There's so much more to praise and diminish about this game that I feel it's important to wrap up here before I get too in the weeds, though I will summarize with a specific interest that may eventually explain why I'm sure this will be my favorite game of the year but will certainly explain why this a four-star review: in the mid-game, you're faced with a Normandy-like hub area in which you accrue trinkets, NPCs and activities that increase your engagement with the wider world. This should be pretty fucking cool, especially since there's still a scant number of games (Wolfenstein: The New Colossus comes to mind as an outlier) have figured out how to make these situations feel of a piece with their worlds. And yet it quickly begins to feel like you're checking off a number of completionist boxes, or in other words, making it so the icon disappears from beside the character's head. On the one hand you want to see Aloy spend more time with these characters, but on the other the way she's enabled to do so is one of the story's rare relapses into early 2010s structure.
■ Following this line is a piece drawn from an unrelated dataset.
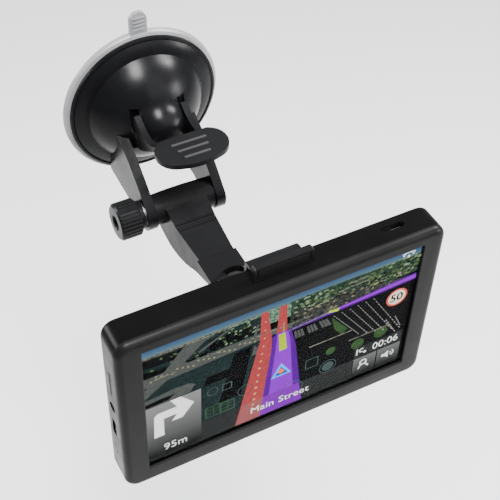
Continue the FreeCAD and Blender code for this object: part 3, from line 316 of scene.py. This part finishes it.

Which in turn opens the player's eyes to all the ways in which Forbidden West, in attempting to solve for modern open world dilemmas, either creates new ones or simply muddies the water even more.

Ah, and a number of story beats are incredulously insane. There's definitely that. But that's an actual essay about how and why video games are made, and that's not this. As long as Horizon plays the way it plays I am here for this franchise, but Forbidden West is a baffling mixture of perfect and flawed so impressed by the structure of a waffle iron it's impossible to anoint as a seminal game in the same way as its predecessor. I suppose I can't wait to see if Aloy herself can fly and shoot lasers from her hands in season 3.